You’d be excused for thinking this first renovation task was complete but you’d be woefully wrong. In fact, I had no idea the hell that awaited me. Moving chunks of green wood, some almost three feet in diameter was definitely a chore, but it ultimately paled in comparison to the torture that was root removal.
Here’s the thing folks, stump grinding does not eradicate all evidence of a tree’s former existence. Forty-four year old trees have extensive root systems just as impressive as the form seen above ground only with far less symmetry or reason. The grinding removed the large, thick core of the tree base but the spidery support structure remained intact a few inches below the surface. With landscaped enclosures built around each tree, these roots had actually grown above the surrounding ground level and now that we were hoping to revert the entire front lawn to its original grade, I had the unenviable task of removing the remaining root system that would potentially protrude above the forthcoming lawn. I … I had no clue how hellish this would be.
Thankfully the kids were ready to “help” and I did get to use my small, electric chainsaw but mostly it was hours of dirty, sweaty, manual labour the likes of which I really shouldn’t be doing and took far longer than I imagined possible. This cost us nothing, save for multiple years of my life, but I did get a couple trips to the dump out of it so win-win?

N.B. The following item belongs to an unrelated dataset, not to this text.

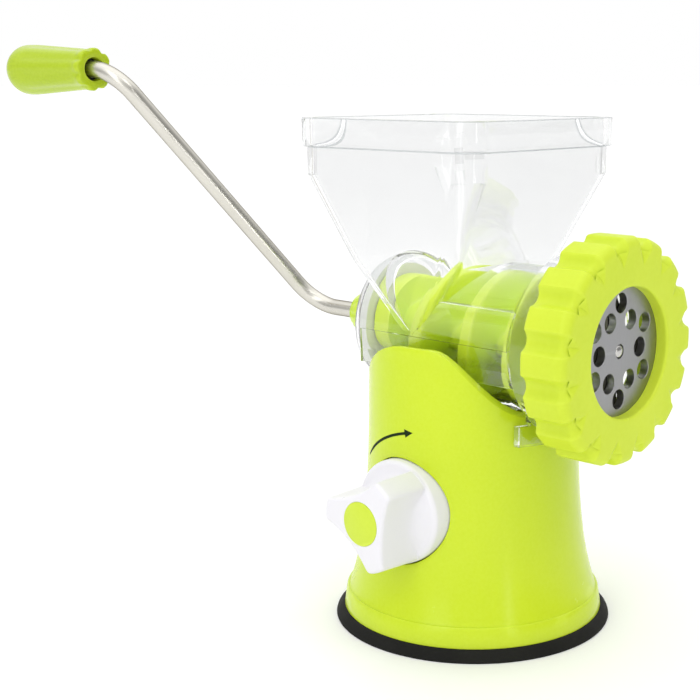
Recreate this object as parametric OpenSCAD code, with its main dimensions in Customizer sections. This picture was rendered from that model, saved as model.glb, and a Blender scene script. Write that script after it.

Six months have now passed since the trees were removed and most of my regret has vanished. I’m glad we got rid of them and I look forward to not having to remove gobs of rotten spruce needles and cones from my eaves several times a year. The elm trees we planted four years ago are now front and centre and will make for a stunning, shady front yard when they grow up, likely after I’m dead thanks to the root punishment I self-inflicted.
This wasn’t technically a DIY project, though I did do a lot of work on it. Still, it was a start and it felt terrific to actually be making progress on transforming our home. Like a manual transmission in a car with a busted starter, sometimes you just need to get things rolling to start. The journey takes off from there.